PARTICIA RODAS BACA, Minister for Foreign affairs of Honduras, said three years ago, Manuel Zalaya, the President of her country, had come to propose honest, easy solutions to respond to the major challenges faced by society, and to diminish terrible differences between the rich and the poor. He had fought for the rights of migrants and the forgotten, she said. With simple and effective proposals, President Zalaya had constantly called for a fairer world that would lighten the burden of shame on the poor and the misery of the many.

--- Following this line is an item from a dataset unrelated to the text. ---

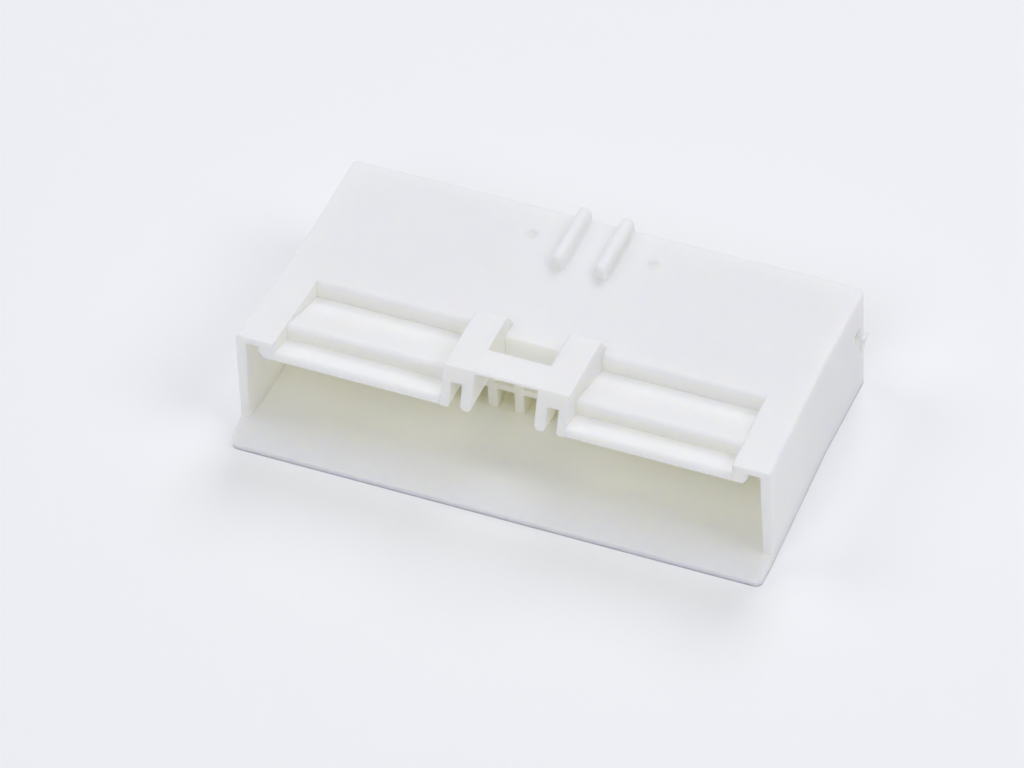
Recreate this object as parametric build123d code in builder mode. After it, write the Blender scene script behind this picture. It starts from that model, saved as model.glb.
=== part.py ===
from build123d import *
import os

# Receptacle housing for a wire to board connector, moulded in one piece, in millimetres.
# The mouth faces -Y and the wire side +Y. The underside lies on Z = 0, centred on the origin.

# Terminal cavities, in two rows behind the mouth
columns = 16
rows = 2
pitch = 2.5
row_pitch = 2.95
row_start = 1.15
row_shift = 0.5
window_width = 1.6
window_height = 2.3
window_web = 1.0
entry_width = 1.9
entry_height = 2.4
cavity_length = 14.9

# Mouth that takes the board header
mouth_depth = 8.6
mouth_height = 7.1
floor_thickness = 1.5
side_wall = 0.75
roof_thickness = 2.1
lead_height = 0.6
lead_length = 1.2

# Key channels at the two ends of the mouth
end_margin = 4.0
channel_width = 1.32
channel_roof = 0.65
channel_draft = 0.2
end_block = 1.38
end_block_slant_width = 0.87
end_block_slant_height = 1.25

# Outer form
flare_length = 14.7
side_flare = 0.6
top_flare = 0.35
rear_corner_cut = 0.4
top_edge_radius = 0.25
flange_length = 2.65
flange_tip = 0.65
flange_corner_radius = 0.7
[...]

She said the President had also called for a world of tolerance, mutual respect and cooperation in order to build a better world. Criminal hoards, she said, had forced Honduras back to an issue it thought had been relegated to the past. She said that while she was speaking, the President was being held “under siege” by military forces. He was being menaced and everyone was holding their breath as the life of the President and the people was in peril, she warned.
She held up her cell phone to the microphone so President Zelaya could address the Assembly via telephone from the Brazilin embassy in Tegucigalpa, the Honduran capital, where he has been holed up for just over a week. Mr. Zelay said he wanted to dispel any doubts as to whether or not his country had been gripped by a dictatorship. He said he had been subjected to a coup d’état, one that had oppressed the rights of the people. When the people had been silenced, a serious crime had taken place.
Nonetheless, he called for the rule of law to be restored and for civilized nations of the world to receive support to maintain a stand against barbarism. He called for the United Nations to help restore the freedom and rule of law Honduras deserved. He saluted the courage of Brazil’s President Luiz Inácio Lula da Silva to uphold the need for democracy, and called on the United Nations to reverse the coup and to ensure that all countries had the right to democracy.
As the President was being “threatened” while taking refuge at the Brazilian embassy, Ms. Rodas Boca said she had come to report on the terrible impact of the resulting recession on the people. Describing the severity of tensions in the country, she said passage through airports had been closed, news and media networks had been dismantled and that a “state of siege” had been declared, rendering the constitution null and void.
There had also been reports of women being raped during protests, she said, likening Honduras to an enormous growing prison and a concentration camp, adding that the entire Central American country had become militarized and taken over by dangerous mercenaries. Recalling her country’s history of strife, she said that it had fought against conquest, colonization and economic differences. Now Honduras was continuing to fight peacefully, for freedom and self-determination, with only the truth as its weapon, three months to the day it had been robbed of its Constitution.
She went on to stress that “no matter how small we are, we deserve no less than any other society”. Hailing the heroic acts of everyday Hondurans, who had worked and walked tirelessly and peacefully for days, she was certain that the unwavering support of the international community would make it possible for them to reclaim their democratic path. “They put their feet firmly to the ground, on the soil that gave birth to them”, she said, praising the people’s non-violent mediation efforts to find solutions to the crisis.
Turning to ways to resolve the leadership crisis, she called upon the United Nations and the international community to come up with a global proposal to ward off the threat posed by such repressive and oppressive tyrants against the President and the people of Honduras. She pressed the United Nations to use the force of its authority “to ward off the danger that hovered over Honduras”, one that had gotten closer and become more terrifying, and urged it to set specific dates to assure ultimatums and plans of action for mediation and dialogue for peace.
She called on the Assembly to convene a special session to review the situation as it unfolded, stressing that it was also crucial for the Secretary-General to appoint a special diplomatic mission comprised of numerous Member States to go to Honduras immediately and assess the situation on the ground. A state of siege with no citizens’ rights was not conducive for free and transparent elections, she affirmed. She urged the international community to continue to monitor the day-to-day situation of violence and potential breaches of the Geneva Conventions, especially with regard to violations of the right to immunity.